What this task involves: Copy only this: the line containing "Keep writing the", the line containing "return grid(wall_face(c, floor", and every line between them, exactly as written.

Data excerpts:
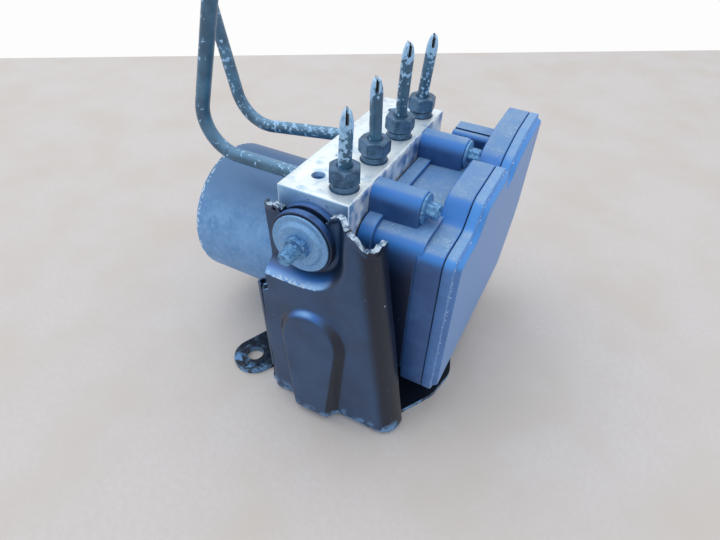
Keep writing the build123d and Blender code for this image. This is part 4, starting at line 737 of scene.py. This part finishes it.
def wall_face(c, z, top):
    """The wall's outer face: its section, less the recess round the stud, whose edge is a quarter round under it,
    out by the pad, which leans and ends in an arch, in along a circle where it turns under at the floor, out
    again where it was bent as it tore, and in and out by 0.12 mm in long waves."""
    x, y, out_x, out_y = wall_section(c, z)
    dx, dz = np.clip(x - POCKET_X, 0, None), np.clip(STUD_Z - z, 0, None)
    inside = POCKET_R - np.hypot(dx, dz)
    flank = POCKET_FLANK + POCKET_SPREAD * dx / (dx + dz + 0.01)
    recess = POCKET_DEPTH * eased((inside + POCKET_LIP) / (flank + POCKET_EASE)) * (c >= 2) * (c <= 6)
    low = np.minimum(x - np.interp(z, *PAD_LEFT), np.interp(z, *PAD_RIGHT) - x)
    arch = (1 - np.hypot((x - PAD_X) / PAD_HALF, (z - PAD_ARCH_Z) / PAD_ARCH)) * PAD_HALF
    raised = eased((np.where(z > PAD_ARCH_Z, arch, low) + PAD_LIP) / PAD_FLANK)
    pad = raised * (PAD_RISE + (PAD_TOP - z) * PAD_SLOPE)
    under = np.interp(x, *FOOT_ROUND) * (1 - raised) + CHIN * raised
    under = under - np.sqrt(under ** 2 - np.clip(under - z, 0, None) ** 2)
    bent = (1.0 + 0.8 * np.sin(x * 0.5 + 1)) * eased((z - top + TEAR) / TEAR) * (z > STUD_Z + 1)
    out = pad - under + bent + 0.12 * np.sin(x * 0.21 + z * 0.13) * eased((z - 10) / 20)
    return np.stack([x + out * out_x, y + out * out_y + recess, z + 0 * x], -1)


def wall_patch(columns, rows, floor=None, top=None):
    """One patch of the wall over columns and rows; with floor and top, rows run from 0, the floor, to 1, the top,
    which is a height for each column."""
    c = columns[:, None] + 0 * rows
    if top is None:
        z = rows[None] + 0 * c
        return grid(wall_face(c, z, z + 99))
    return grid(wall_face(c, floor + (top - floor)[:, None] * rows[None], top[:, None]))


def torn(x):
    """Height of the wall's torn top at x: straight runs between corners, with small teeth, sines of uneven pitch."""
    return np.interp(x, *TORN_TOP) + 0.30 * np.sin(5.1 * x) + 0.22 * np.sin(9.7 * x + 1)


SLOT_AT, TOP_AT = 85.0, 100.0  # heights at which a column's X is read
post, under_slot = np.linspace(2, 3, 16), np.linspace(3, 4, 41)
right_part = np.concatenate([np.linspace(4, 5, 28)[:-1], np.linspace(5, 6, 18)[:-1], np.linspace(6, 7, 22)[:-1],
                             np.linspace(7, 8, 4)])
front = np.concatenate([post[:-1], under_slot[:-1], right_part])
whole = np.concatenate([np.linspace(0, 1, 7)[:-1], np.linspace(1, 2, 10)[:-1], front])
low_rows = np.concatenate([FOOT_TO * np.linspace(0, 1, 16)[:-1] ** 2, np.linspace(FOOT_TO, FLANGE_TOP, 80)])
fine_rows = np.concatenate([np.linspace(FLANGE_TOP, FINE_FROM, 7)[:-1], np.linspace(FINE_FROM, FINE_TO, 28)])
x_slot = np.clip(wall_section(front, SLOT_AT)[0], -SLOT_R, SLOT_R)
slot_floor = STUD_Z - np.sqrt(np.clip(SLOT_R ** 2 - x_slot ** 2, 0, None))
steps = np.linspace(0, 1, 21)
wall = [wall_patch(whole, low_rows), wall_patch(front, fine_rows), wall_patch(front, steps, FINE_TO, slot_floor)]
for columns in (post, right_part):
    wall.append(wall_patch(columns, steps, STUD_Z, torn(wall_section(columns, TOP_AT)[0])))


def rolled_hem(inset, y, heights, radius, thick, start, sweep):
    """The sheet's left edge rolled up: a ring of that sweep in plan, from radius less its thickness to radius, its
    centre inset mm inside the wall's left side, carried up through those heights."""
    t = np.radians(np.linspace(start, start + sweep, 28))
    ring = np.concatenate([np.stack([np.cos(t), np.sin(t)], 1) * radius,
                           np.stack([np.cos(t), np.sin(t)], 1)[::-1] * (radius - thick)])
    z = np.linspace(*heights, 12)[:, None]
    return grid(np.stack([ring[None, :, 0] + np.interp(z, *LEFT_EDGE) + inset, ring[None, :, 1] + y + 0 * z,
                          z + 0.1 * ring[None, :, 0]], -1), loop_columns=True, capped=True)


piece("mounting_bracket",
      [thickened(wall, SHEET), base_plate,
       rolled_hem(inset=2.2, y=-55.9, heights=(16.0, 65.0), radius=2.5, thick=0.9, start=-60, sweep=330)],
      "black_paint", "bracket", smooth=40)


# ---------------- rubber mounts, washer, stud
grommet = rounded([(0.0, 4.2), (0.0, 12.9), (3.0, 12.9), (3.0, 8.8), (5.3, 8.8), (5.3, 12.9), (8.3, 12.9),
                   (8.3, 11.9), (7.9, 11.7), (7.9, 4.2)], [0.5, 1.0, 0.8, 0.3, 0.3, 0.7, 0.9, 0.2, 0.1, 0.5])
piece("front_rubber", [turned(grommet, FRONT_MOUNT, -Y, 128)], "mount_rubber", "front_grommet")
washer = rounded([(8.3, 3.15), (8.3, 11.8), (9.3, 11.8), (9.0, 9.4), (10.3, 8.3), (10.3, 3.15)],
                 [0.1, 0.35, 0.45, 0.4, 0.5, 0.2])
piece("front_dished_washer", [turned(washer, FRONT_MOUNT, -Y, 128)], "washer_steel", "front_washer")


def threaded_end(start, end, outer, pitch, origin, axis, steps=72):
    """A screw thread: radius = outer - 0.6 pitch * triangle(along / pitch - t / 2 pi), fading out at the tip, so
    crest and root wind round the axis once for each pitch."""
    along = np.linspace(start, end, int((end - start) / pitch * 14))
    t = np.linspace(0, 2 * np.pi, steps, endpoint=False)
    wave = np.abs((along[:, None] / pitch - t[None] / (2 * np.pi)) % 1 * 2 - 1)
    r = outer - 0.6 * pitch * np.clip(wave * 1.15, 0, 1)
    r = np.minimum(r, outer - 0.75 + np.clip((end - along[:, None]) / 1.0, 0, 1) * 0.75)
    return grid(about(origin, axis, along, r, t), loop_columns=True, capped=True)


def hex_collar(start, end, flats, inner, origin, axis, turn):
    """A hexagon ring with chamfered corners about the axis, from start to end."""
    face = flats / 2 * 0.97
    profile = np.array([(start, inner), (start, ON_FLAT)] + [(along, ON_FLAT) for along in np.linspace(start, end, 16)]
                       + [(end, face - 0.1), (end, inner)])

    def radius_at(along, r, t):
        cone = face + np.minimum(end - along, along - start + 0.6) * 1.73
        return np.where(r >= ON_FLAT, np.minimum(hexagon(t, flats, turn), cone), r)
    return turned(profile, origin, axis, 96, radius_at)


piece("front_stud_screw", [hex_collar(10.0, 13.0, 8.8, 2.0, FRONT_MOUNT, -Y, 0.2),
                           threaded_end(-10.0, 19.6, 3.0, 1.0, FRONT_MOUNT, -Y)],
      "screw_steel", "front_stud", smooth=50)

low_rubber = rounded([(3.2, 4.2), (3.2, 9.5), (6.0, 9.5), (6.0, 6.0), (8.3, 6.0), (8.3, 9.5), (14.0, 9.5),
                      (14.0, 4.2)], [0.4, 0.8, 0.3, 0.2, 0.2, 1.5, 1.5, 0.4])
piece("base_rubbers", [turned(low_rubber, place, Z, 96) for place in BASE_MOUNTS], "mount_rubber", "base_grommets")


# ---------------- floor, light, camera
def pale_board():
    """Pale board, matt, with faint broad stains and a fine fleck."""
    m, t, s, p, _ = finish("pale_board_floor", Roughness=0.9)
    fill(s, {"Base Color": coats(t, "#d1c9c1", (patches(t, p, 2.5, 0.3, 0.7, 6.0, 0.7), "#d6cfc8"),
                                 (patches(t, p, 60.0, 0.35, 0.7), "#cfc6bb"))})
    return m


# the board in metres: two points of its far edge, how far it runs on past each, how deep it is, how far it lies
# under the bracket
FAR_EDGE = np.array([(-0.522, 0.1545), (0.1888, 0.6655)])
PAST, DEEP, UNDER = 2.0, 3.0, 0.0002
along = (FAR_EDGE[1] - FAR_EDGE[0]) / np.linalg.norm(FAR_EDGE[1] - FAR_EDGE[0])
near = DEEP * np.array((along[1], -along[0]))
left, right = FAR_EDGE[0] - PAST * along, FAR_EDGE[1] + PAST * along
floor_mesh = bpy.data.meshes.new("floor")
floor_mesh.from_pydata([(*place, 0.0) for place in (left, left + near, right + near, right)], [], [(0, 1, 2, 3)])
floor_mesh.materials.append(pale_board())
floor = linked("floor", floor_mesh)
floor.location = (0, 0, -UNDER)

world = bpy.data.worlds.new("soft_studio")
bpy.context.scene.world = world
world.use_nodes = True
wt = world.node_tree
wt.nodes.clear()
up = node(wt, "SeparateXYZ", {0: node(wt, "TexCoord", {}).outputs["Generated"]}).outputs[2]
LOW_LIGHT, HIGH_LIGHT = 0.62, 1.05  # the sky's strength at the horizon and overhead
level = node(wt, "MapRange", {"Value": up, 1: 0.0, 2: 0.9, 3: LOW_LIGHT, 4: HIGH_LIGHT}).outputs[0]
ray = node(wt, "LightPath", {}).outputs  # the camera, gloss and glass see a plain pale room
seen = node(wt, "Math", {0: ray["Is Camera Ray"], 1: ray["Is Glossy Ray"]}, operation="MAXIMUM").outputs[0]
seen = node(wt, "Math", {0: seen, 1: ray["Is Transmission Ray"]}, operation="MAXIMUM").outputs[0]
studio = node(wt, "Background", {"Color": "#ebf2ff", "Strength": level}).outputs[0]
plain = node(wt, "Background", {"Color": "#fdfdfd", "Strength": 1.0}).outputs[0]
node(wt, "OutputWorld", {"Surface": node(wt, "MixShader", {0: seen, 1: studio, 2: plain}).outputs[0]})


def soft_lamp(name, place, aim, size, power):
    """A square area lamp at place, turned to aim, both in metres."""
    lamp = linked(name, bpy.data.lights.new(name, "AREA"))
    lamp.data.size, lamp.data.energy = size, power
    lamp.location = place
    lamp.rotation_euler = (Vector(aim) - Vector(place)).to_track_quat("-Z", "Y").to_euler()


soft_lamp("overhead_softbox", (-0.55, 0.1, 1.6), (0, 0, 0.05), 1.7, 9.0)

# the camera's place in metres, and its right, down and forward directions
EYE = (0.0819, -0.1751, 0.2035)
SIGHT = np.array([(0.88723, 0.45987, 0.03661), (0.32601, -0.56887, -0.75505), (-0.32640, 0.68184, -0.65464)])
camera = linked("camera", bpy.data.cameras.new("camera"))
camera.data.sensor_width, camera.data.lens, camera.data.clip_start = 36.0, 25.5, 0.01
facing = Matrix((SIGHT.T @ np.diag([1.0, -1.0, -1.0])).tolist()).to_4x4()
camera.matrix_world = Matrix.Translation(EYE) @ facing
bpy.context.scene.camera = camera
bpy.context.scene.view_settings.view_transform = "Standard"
--
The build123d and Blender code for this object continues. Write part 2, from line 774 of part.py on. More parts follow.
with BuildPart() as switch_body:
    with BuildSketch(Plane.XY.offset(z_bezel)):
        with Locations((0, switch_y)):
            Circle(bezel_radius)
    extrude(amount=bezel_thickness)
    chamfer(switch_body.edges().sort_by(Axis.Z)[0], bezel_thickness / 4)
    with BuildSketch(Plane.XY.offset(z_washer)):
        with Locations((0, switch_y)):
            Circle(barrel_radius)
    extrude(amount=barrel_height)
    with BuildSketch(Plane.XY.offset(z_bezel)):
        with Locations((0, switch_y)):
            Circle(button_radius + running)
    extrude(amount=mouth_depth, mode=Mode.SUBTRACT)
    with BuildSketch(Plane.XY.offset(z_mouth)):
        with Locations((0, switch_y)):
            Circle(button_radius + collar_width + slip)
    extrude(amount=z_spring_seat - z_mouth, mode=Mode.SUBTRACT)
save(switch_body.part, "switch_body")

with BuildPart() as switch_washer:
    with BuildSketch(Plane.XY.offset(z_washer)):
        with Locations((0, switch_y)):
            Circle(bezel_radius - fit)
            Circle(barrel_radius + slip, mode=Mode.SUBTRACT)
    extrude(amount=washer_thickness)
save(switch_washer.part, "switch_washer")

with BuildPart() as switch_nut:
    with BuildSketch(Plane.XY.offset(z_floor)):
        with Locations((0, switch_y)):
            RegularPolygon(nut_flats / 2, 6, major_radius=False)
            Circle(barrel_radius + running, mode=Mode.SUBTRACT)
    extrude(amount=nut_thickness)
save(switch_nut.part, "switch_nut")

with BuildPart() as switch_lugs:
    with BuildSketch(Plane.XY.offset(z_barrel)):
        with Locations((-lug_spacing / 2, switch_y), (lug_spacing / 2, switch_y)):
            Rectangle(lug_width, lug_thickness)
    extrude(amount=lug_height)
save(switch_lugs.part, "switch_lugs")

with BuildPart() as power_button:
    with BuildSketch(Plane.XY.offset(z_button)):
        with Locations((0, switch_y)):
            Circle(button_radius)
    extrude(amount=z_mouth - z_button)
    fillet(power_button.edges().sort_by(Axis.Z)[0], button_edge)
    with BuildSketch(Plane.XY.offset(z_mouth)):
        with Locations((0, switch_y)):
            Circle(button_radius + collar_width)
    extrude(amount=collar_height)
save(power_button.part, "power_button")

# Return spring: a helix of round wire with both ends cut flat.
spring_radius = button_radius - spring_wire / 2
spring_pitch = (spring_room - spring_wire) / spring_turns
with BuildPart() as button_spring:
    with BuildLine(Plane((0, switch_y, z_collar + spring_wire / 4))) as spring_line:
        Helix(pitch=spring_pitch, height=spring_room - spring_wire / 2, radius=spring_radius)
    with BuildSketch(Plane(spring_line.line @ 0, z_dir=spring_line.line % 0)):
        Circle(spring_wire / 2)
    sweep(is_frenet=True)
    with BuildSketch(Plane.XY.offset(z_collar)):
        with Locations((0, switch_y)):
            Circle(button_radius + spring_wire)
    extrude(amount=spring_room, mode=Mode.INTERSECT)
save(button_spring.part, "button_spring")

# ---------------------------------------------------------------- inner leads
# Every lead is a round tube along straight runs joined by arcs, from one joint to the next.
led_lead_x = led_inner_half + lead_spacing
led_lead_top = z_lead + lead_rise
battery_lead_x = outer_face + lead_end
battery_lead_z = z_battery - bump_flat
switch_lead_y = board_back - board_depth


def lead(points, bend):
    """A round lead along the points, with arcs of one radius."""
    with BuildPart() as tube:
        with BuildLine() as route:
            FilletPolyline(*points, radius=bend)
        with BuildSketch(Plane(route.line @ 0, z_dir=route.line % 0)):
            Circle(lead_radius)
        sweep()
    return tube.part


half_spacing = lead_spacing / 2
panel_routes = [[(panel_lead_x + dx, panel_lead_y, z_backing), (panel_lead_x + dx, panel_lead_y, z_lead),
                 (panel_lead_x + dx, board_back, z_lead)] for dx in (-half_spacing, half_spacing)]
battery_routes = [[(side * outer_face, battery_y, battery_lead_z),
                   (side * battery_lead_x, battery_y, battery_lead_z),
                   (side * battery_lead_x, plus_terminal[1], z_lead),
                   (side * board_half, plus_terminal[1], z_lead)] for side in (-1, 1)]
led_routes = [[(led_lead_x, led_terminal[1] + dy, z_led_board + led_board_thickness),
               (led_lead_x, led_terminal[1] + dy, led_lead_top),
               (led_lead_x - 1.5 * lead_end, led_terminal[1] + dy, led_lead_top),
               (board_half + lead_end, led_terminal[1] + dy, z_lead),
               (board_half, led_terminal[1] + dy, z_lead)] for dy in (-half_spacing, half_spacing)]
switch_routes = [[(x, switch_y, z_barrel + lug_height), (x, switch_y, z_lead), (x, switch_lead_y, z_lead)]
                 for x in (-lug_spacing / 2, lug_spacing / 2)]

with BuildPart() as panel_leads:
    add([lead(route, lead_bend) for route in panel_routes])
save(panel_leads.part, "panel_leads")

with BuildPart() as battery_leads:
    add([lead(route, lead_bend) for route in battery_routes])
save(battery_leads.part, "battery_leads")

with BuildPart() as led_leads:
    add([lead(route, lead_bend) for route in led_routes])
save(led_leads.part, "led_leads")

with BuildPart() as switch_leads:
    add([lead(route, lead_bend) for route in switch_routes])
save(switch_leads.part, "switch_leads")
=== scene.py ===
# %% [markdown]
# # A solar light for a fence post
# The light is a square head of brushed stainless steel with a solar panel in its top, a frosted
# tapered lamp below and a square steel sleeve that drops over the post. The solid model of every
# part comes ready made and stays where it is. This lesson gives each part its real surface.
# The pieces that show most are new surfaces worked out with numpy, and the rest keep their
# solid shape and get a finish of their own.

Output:
Keep writing the build123d and Blender code for this image. This is part 4, starting at line 737 of scene.py. This part finishes it.
def wall_face(c, z, top):
    """The wall's outer face: its section, less the recess round the stud, whose edge is a quarter round under it,
    out by the pad, which leans and ends in an arch, in along a circle where it turns under at the floor, out
    again where it was bent as it tore, and in and out by 0.12 mm in long waves."""
    x, y, out_x, out_y = wall_section(c, z)
    dx, dz = np.clip(x - POCKET_X, 0, None), np.clip(STUD_Z - z, 0, None)
    inside = POCKET_R - np.hypot(dx, dz)
    flank = POCKET_FLANK + POCKET_SPREAD * dx / (dx + dz + 0.01)
    recess = POCKET_DEPTH * eased((inside + POCKET_LIP) / (flank + POCKET_EASE)) * (c >= 2) * (c <= 6)
    low = np.minimum(x - np.interp(z, *PAD_LEFT), np.interp(z, *PAD_RIGHT) - x)
    arch = (1 - np.hypot((x - PAD_X) / PAD_HALF, (z - PAD_ARCH_Z) / PAD_ARCH)) * PAD_HALF
    raised = eased((np.where(z > PAD_ARCH_Z, arch, low) + PAD_LIP) / PAD_FLANK)
    pad = raised * (PAD_RISE + (PAD_TOP - z) * PAD_SLOPE)
    under = np.interp(x, *FOOT_ROUND) * (1 - raised) + CHIN * raised
    under = under - np.sqrt(under ** 2 - np.clip(under - z, 0, None) ** 2)
    bent = (1.0 + 0.8 * np.sin(x * 0.5 + 1)) * eased((z - top + TEAR) / TEAR) * (z > STUD_Z + 1)
    out = pad - under + bent + 0.12 * np.sin(x * 0.21 + z * 0.13) * eased((z - 10) / 20)
    return np.stack([x + out * out_x, y + out * out_y + recess, z + 0 * x], -1)


def wall_patch(columns, rows, floor=None, top=None):
    """One patch of the wall over columns and rows; with floor and top, rows run from 0, the floor, to 1, the top,
    which is a height for each column."""
    c = columns[:, None] + 0 * rows
    if top is None:
        z = rows[None] + 0 * c
        return grid(wall_face(c, z, z + 99))
    return grid(wall_face(c, floor + (top - floor)[:, None] * rows[None], top[:, None]))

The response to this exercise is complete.